Exercise directions: Repeat all of the material exactly as given.

Dataset extract:
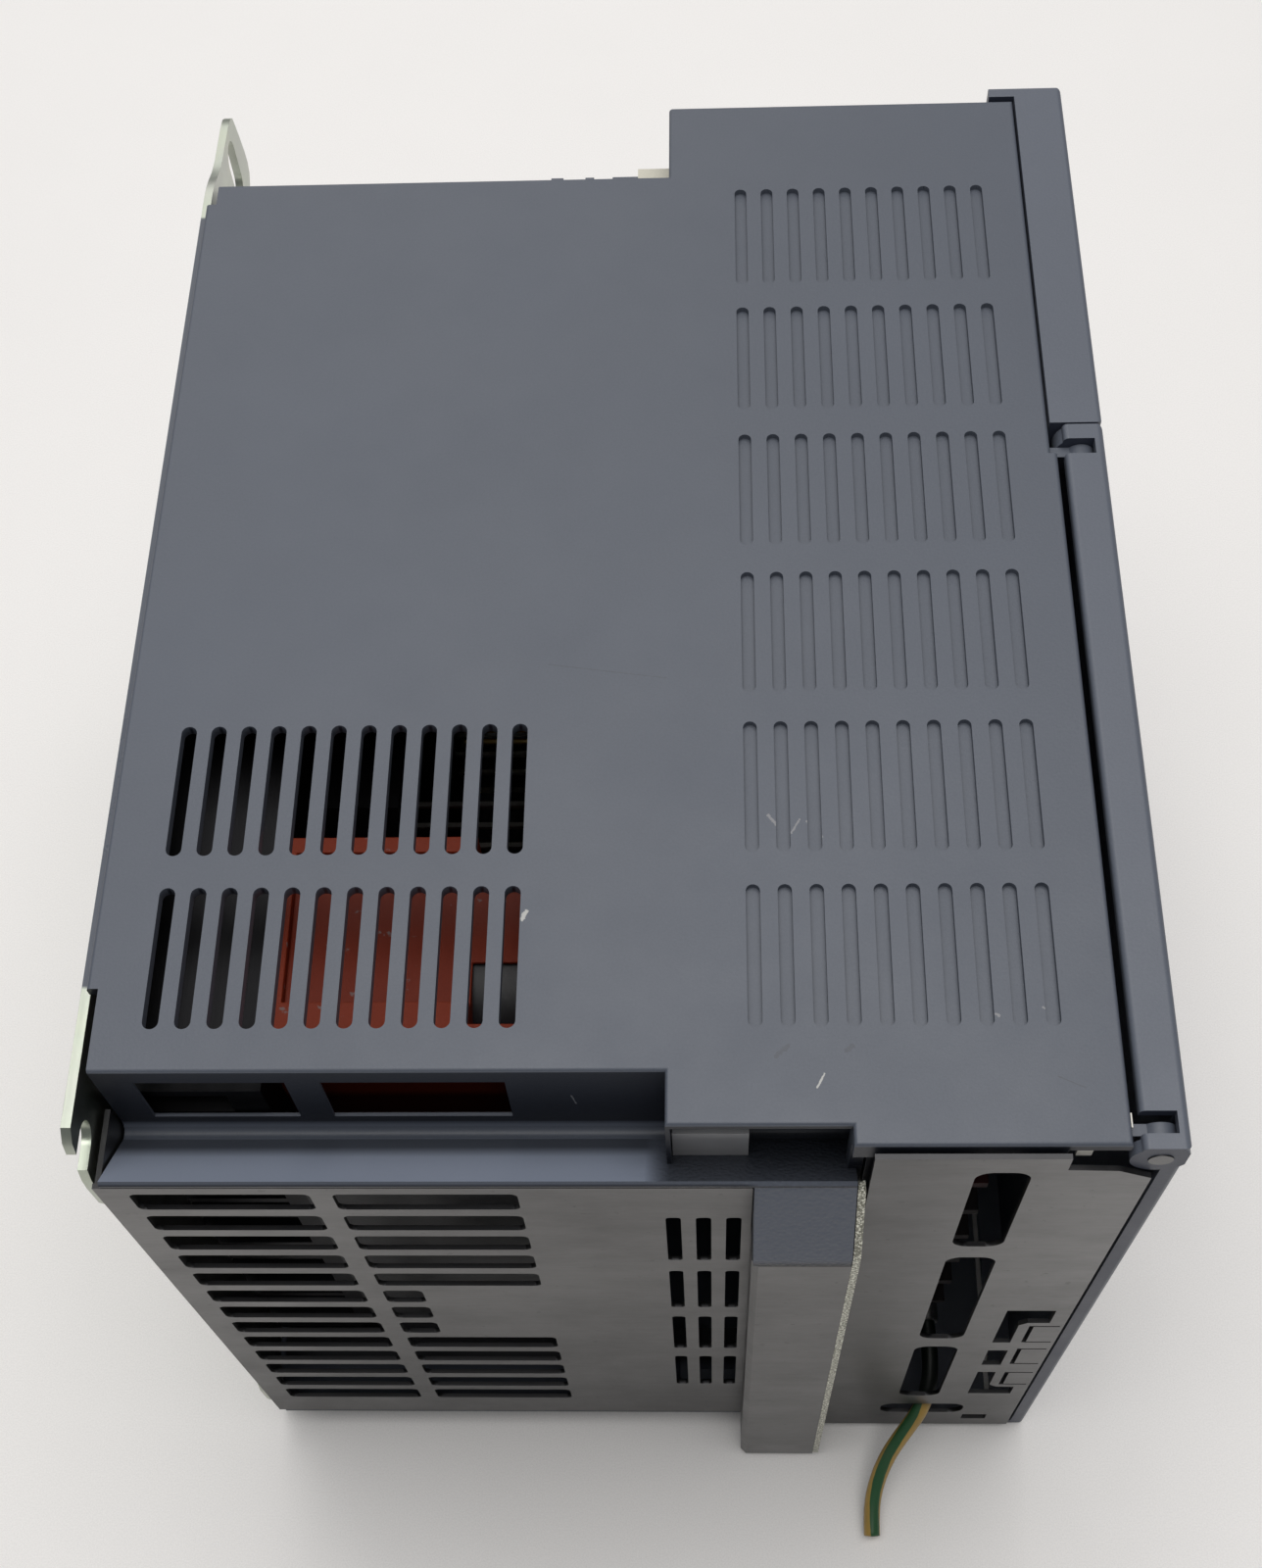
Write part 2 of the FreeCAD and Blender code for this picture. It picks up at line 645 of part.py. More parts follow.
def upper_cover():
    """Fixed front cover with the openings of the operator panel and a lip over the casing."""
    back, front, low, top = d["cover_back"], d["cover_front"], d["cover_low"], d["cover_top"]
    wall, width = d["wall"], d["width"]
    shell = soften("cover_shell", block("cover_block", (back, front), (low, top), (0, width)), [
        (84, 60, 180), (84, 60, 0), (84, 112.5, 90), (84, 26, 90)], SIZES["cover_edge_round"])
    inside = block("cover_inside", (back - 1, front - wall), (low + wall, top - wall),
                   (wall, width - wall))
    wall_hole = (front - wall - 1, front + 1)
    tools = [inside,
             block("window_hole", wall_hole, (84, 100), (mid - 28, mid + 28)),
             rod("dial_recess", "x", (d["dial_y"], mid), (front - 1.2, front + 1), d["dial_radius"] + 0.5),
             rod("dial_hole", "x", (d["dial_y"], mid), wall_hole, d["dial_shaft"] + 0.6),
             rod("lamp_hole", "x", (32, mid + 60), wall_hole, 2.1)]
    for name, y, z in key_places():
        half_tall, half_wide = d["key_tall"] / 2 + d["gap"], d["key_wide"] / 2 + d["gap"]
        tools.append(block(f"{name}_hole", wall_hole, (y - half_tall, y + half_tall),
                           (z - half_wide, z + half_wide)))
    for number, z in enumerate((mid - 78, mid + 78)):
        tools.append(rod(f"cover_screw_seat_{number}", "x", (104, z), (front - 1.4, front + 1), 3.2))
        tools.append(rod(f"cover_screw_hole_{number}", "x", (104, z), (front - 3, front), 1.6))
    lip = block("cover_lip", (d["lip_back"], back), (d["lip_low"], top), (0, width))
    board_face = d["key_board_x"] + d["board_thick"]
    posts = [rod(f"board_post_{y}_{z + 44}", "x", (y, mid + z), (board_face, front - 1), 2)
             for y in (34, 102) for z in (-44, 44)]
    keep(fuse("upper_cover", [cut("cover_cut", shell, tools), lip] + posts), "upper_cover")
    screws = []
    for number, z in enumerate((mid - 78, mid + 78)):
        head = rod(f"screw_head_{number}", "x", (104, z), (front - 1.4, front + 0.2), 3)
        shank = rod(f"screw_shank_{number}", "x", (104, z), (front - 12, front - 1.4), 1.55)
        screws.append(fuse(f"cover_screw_{number}", [head, shank]))
    keep(group("cover_screws", screws), "cover_screws")


def operator_panel():
    """Window, display, keys, dial and lamp behind the upper cover."""
    front, wall, board = d["cover_front"], d["wall"], d["key_board_x"]
    inner = front - wall
    pane = block("pane", (inner, front - 0.3), (84.2, 99.8), (mid - 27.8, mid + 27.8))
    rim = block("pane_rim", (inner - 1.3, inner), (82.6, 101.4), (mid - 29.4, mid + 29.4))
    keep(fuse("display_window", [pane, rim]), "display_window")
    keep(block("display_module", (board + d["board_thick"], 80), (85, 99), (mid - 24, mid + 24)),
         "display_module")
    hole = rod("bushing_hole", "x", (d["dial_y"], mid), (board - 1, board + 3), 4.8)
    plate = block("key_board_plate", (board, board + d["board_thick"]), (30, 106), (mid - 48, mid + 48))
    keep(cut("key_board", plate, [hole]), "key_board")
    switches = []
    for name, y, z in key_places():
        switches.append(block(f"{name}_switch", (board + d["board_thick"], 78.4), (y - 3, y + 3),
                              (z - 3, z + 3)))
    keep(group("key_switches", switches), "key_switches")
    for name, y, z in key_places():
        half_tall, half_wide = d["key_tall"] / 2, d["key_wide"] / 2
        cap = block(f"{name}_cap", (inner - 0.3, front + 0.8), (y - half_tall, y + half_tall),
                    (z - half_wide, z + half_wide))
        flange = block(f"{name}_flange", (inner - 1.6, inner - 0.3), (y - half_tall - 1, y + half_tall + 1),
                       (z - half_wide - 1, z + half_wide + 1))
        stem = rod(f"{name}_stem", "x", (y, z), (79.5, inner - 1.6), 1.8)
        keep(fuse(f"{name}_key", [cap, flange, stem]), f"{name}_key")
    knob = rod("knob", "x", (d["dial_y"], mid), (front - 0.9, d["dial_front"]), d["dial_radius"])
    shaft = rod("knob_shaft", "x", (d["dial_y"], mid), (66.7, front - 0.9), d["dial_shaft"])
    dimple = rod("knob_dimple", "x", (d["dial_y"] + 8.5, mid), (d["dial_front"] - 0.7, 90), 3)
    keep(cut("frequency_dial", fuse("dial_solid", [knob, shaft]), [dimple]), "frequency_dial")
    body = block("encoder_box", (65.4, board), (d["dial_y"] - 6.5, d["dial_y"] + 6.5),
                 (mid - 6.5, mid + 6.5))
    bushing = rod("encoder_bushing", "x", (d["dial_y"], mid), (board, 78), 4.5)
    bore = rod("encoder_bore", "x", (d["dial_y"], mid), (66.4, 79), d["dial_shaft"] + d["running"])
    keep(cut("dial_encoder", fuse("encoder_solid", [body, bushing]), [bore]), "dial_encoder")
    lens = rod("lamp_lens", "x", (32, mid + 60), (inner - 2, front + 0.3), 2)
    rim = rod("lamp_rim", "x", (32, mid + 60), (inner - 2, inner), 3)
    keep(fuse("charge_lamp", [lens, rim]), "charge_lamp")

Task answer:
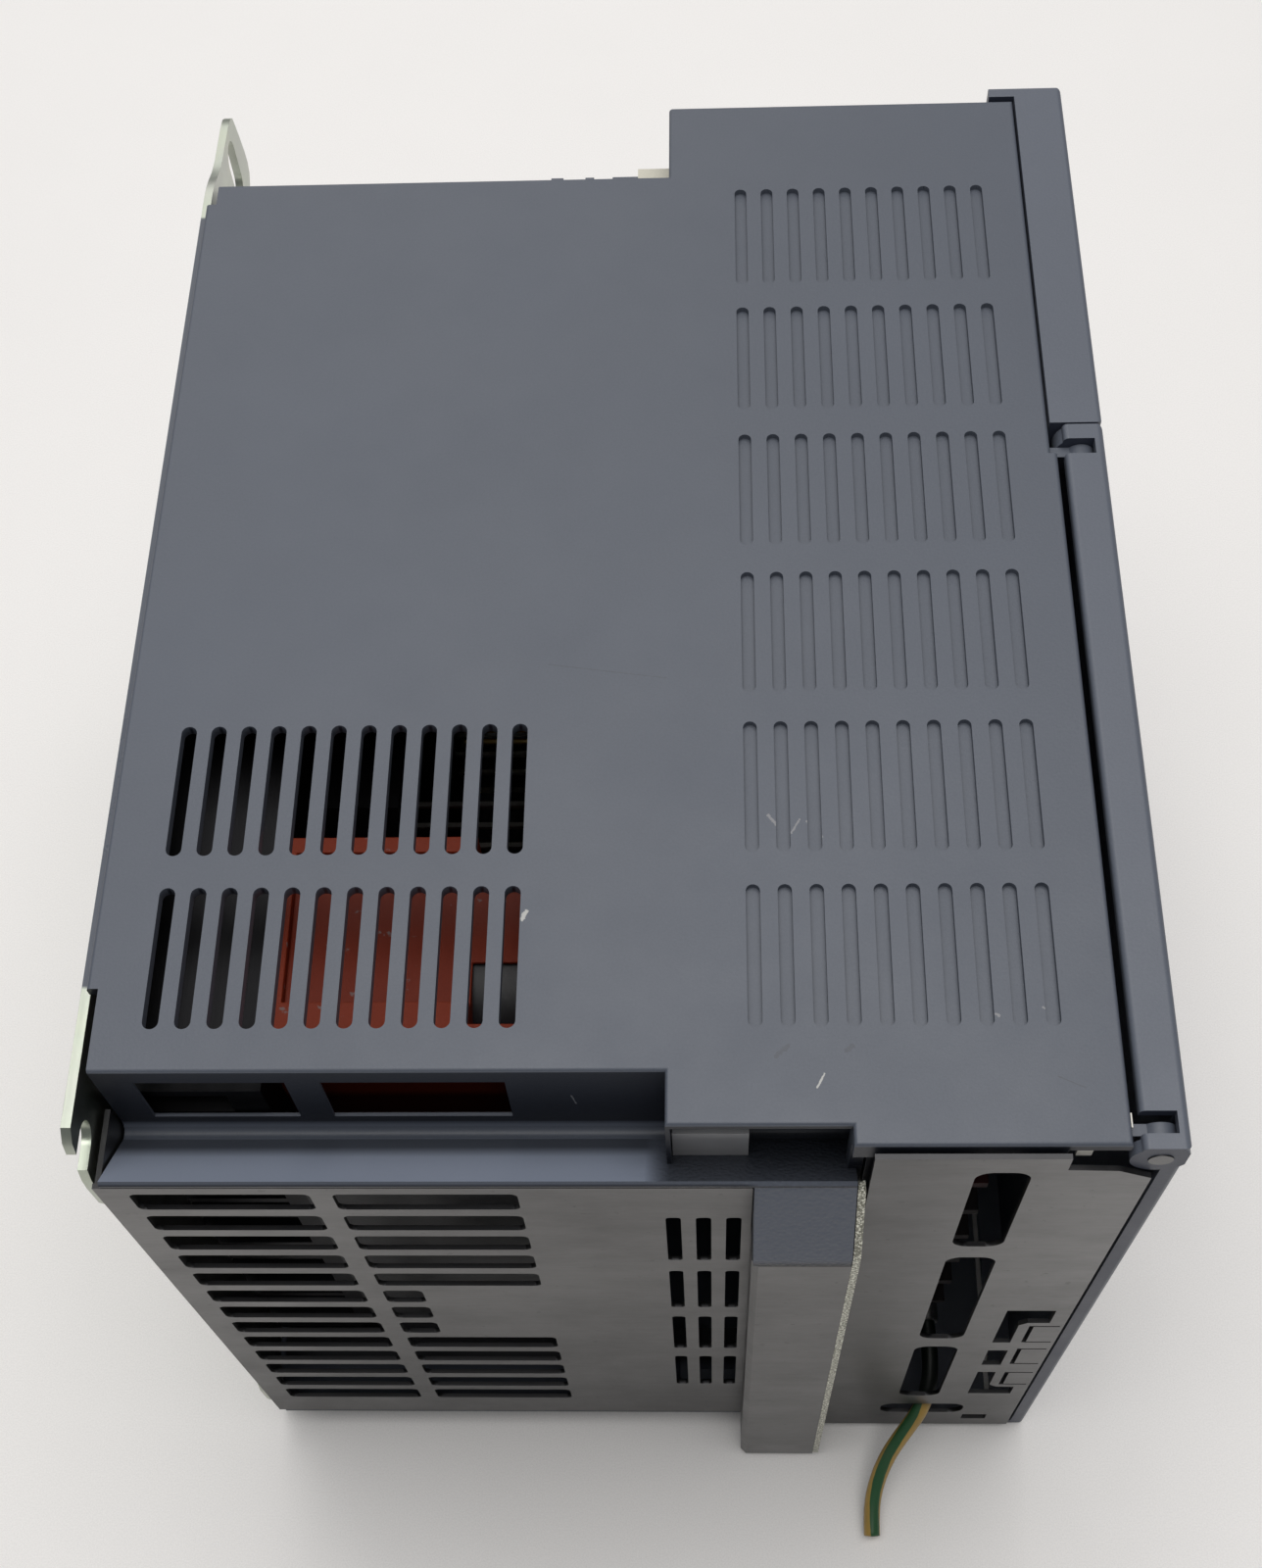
Write part 2 of the FreeCAD and Blender code for this picture. It picks up at line 645 of part.py. More parts follow.
def upper_cover():
    """Fixed front cover with the openings of the operator panel and a lip over the casing."""
    back, front, low, top = d["cover_back"], d["cover_front"], d["cover_low"], d["cover_top"]
    wall, width = d["wall"], d["width"]
    shell = soften("cover_shell", block("cover_block", (back, front), (low, top), (0, width)), [
        (84, 60, 180), (84, 60, 0), (84, 112.5, 90), (84, 26, 90)], SIZES["cover_edge_round"])
    inside = block("cover_inside", (back - 1, front - wall), (low + wall, top - wall),
                   (wall, width - wall))
    wall_hole = (front - wall - 1, front + 1)
    tools = [inside,
             block("window_hole", wall_hole, (84, 100), (mid - 28, mid + 28)),
             rod("dial_recess", "x", (d["dial_y"], mid), (front - 1.2, front + 1), d["dial_radius"] + 0.5),
             rod("dial_hole", "x", (d["dial_y"], mid), wall_hole, d["dial_shaft"] + 0.6),
             rod("lamp_hole", "x", (32, mid + 60), wall_hole, 2.1)]
    for name, y, z in key_places():
        half_tall, half_wide = d["key_tall"] / 2 + d["gap"], d["key_wide"] / 2 + d["gap"]
        tools.append(block(f"{name}_hole", wall_hole, (y - half_tall, y + half_tall),
                           (z - half_wide, z + half_wide)))
    for number, z in enumerate((mid - 78, mid + 78)):
        tools.append(rod(f"cover_screw_seat_{number}", "x", (104, z), (front - 1.4, front + 1), 3.2))
        tools.append(rod(f"cover_screw_hole_{number}", "x", (104, z), (front - 3, front), 1.6))
    lip = block("cover_lip", (d["lip_back"], back), (d["lip_low"], top), (0, width))
    board_face = d["key_board_x"] + d["board_thick"]
    posts = [rod(f"board_post_{y}_{z + 44}", "x", (y, mid + z), (board_face, front - 1), 2)
             for y in (34, 102) for z in (-44, 44)]
    keep(fuse("upper_cover", [cut("cover_cut", shell, tools), lip] + posts), "upper_cover")
    screws = []
    for number, z in enumerate((mid - 78, mid + 78)):
        head = rod(f"screw_head_{number}", "x", (104, z), (front - 1.4, front + 0.2), 3)
        shank = rod(f"screw_shank_{number}", "x", (104, z), (front - 12, front - 1.4), 1.55)
        screws.append(fuse(f"cover_screw_{number}", [head, shank]))
    keep(group("cover_screws", screws), "cover_screws")


def operator_panel():
    """Window, display, keys, dial and lamp behind the upper cover."""
    front, wall, board = d["cover_front"], d["wall"], d["key_board_x"]
    inner = front - wall
    pane = block("pane", (inner, front - 0.3), (84.2, 99.8), (mid - 27.8, mid + 27.8))
    rim = block("pane_rim", (inner - 1.3, inner), (82.6, 101.4), (mid - 29.4, mid + 29.4))
    keep(fuse("display_window", [pane, rim]), "display_window")
    keep(block("display_module", (board + d["board_thick"], 80), (85, 99), (mid - 24, mid + 24)),
         "display_module")
    hole = rod("bushing_hole", "x", (d["dial_y"], mid), (board - 1, board + 3), 4.8)
    plate = block("key_board_plate", (board, board + d["board_thick"]), (30, 106), (mid - 48, mid + 48))
    keep(cut("key_board", plate, [hole]), "key_board")
    switches = []
    for name, y, z in key_places():
        switches.append(block(f"{name}_switch", (board + d["board_thick"], 78.4), (y - 3, y + 3),
                              (z - 3, z + 3)))
    keep(group("key_switches", switches), "key_switches")
    for name, y, z in key_places():
        half_tall, half_wide = d["key_tall"] / 2, d["key_wide"] / 2
        cap = block(f"{name}_cap", (inner - 0.3, front + 0.8), (y - half_tall, y + half_tall),
                    (z - half_wide, z + half_wide))
        flange = block(f"{name}_flange", (inner - 1.6, inner - 0.3), (y - half_tall - 1, y + half_tall + 1),
                       (z - half_wide - 1, z + half_wide + 1))
        stem = rod(f"{name}_stem", "x", (y, z), (79.5, inner - 1.6), 1.8)
        keep(fuse(f"{name}_key", [cap, flange, stem]), f"{name}_key")
    knob = rod("knob", "x", (d["dial_y"], mid), (front - 0.9, d["dial_front"]), d["dial_radius"])
    shaft = rod("knob_shaft", "x", (d["dial_y"], mid), (66.7, front - 0.9), d["dial_shaft"])
    dimple = rod("knob_dimple", "x", (d["dial_y"] + 8.5, mid), (d["dial_front"] - 0.7, 90), 3)
    keep(cut("frequency_dial", fuse("dial_solid", [knob, shaft]), [dimple]), "frequency_dial")
    body = block("encoder_box", (65.4, board), (d["dial_y"] - 6.5, d["dial_y"] + 6.5),
                 (mid - 6.5, mid + 6.5))
    bushing = rod("encoder_bushing", "x", (d["dial_y"], mid), (board, 78), 4.5)
    bore = rod("encoder_bore", "x", (d["dial_y"], mid), (66.4, 79), d["dial_shaft"] + d["running"])
    keep(cut("dial_encoder", fuse("encoder_solid", [body, bushing]), [bore]), "dial_encoder")
    lens = rod("lamp_lens", "x", (32, mid + 60), (inner - 2, front + 0.3), 2)
    rim = rod("lamp_rim", "x", (32, mid + 60), (inner - 2, inner), 3)
    keep(fuse("charge_lamp", [lens, rim]), "charge_lamp")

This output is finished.